+++ Data
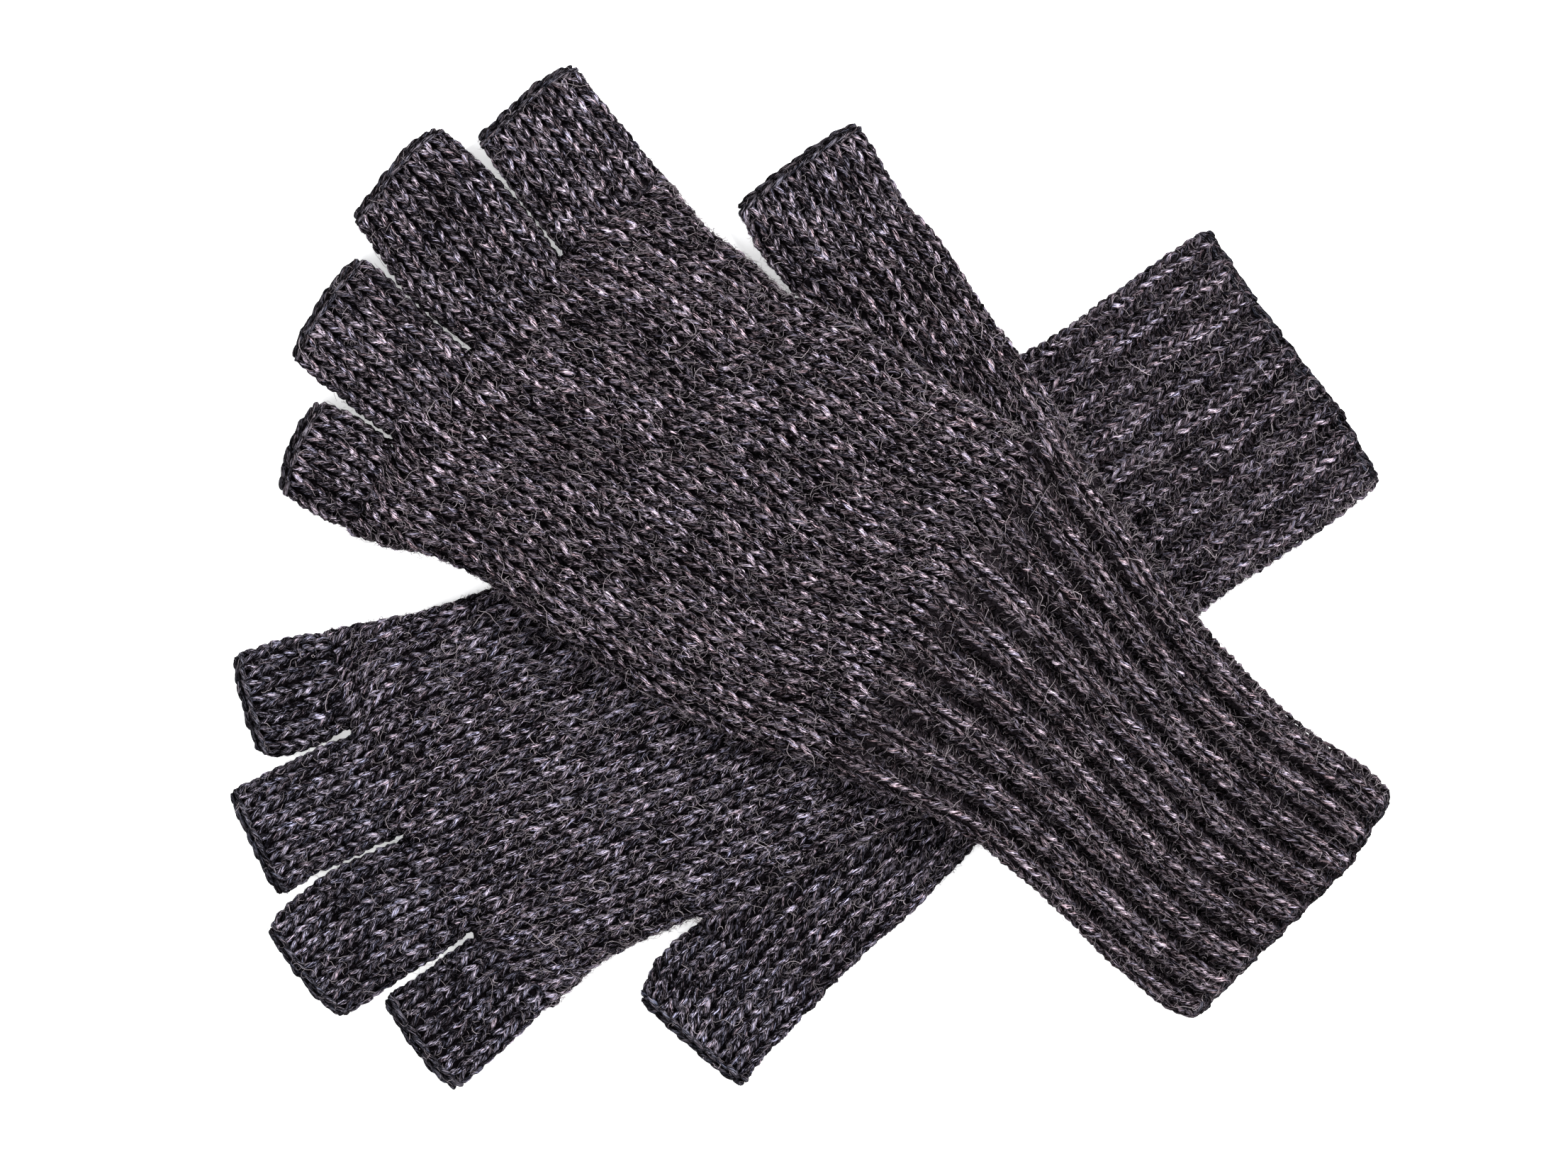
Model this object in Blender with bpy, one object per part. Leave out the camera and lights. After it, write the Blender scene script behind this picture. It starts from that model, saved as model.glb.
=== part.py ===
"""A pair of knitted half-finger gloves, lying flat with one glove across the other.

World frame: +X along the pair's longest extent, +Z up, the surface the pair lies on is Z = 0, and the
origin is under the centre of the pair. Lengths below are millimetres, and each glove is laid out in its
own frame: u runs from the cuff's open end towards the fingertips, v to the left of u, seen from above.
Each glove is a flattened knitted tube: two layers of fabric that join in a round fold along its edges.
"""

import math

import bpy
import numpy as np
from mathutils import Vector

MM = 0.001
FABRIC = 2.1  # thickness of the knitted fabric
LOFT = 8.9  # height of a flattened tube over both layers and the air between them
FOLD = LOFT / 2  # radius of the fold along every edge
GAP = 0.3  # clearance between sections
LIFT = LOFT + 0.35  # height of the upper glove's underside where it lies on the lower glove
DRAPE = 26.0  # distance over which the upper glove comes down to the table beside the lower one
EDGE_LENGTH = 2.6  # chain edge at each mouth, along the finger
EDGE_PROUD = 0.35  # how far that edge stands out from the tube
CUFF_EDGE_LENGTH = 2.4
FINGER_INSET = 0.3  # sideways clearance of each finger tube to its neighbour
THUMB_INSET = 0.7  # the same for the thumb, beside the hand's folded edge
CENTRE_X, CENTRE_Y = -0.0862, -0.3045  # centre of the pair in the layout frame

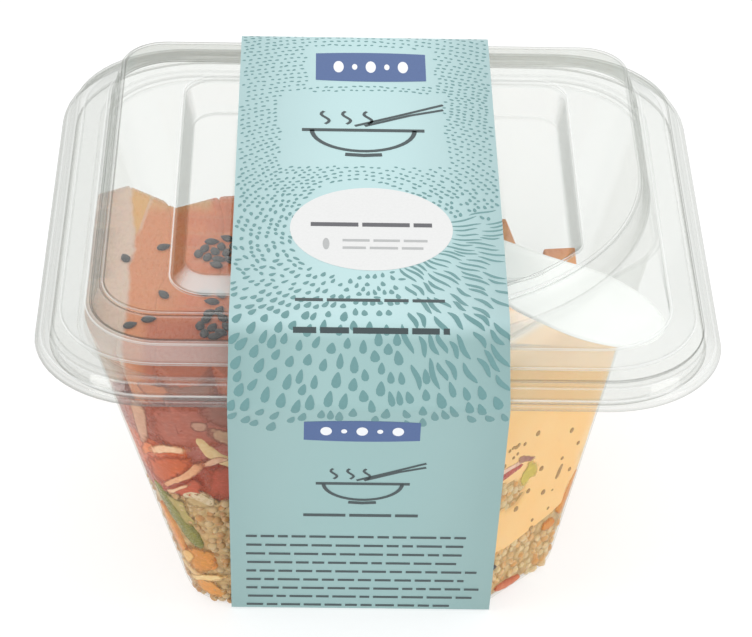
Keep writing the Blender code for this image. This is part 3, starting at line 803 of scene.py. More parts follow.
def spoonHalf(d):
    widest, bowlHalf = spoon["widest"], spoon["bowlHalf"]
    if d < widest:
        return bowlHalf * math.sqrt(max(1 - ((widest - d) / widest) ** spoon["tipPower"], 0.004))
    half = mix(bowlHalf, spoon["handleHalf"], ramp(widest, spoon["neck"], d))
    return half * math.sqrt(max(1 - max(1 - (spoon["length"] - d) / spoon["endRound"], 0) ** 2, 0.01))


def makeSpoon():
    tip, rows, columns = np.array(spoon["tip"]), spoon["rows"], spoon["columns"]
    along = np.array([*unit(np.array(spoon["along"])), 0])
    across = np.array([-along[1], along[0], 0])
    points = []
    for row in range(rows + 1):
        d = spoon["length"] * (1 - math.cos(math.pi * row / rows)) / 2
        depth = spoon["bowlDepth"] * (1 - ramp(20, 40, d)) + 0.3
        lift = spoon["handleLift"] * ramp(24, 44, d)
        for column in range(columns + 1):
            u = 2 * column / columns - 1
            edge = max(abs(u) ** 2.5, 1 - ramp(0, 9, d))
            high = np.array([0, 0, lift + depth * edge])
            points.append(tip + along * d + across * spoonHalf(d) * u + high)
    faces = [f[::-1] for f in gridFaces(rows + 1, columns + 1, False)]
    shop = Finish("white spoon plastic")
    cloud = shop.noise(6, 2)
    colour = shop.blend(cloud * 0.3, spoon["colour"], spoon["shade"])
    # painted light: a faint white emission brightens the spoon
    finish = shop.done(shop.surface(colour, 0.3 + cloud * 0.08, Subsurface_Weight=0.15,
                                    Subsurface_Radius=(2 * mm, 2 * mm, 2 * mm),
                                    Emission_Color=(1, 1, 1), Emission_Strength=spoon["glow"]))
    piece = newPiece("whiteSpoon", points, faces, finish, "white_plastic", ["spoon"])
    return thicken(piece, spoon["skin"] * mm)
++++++
- **Exercise**:
Identify the lines of the data that contain the word "with". Copy each of them.

- **Result for this exercise**:
Model this object in Blender with bpy, one object per part. Leave out the camera and lights. After it, write the Blender scene script behind this picture. It starts from that model, saved as model.glb.
"""A pair of knitted half-finger gloves, lying flat with one glove across the other.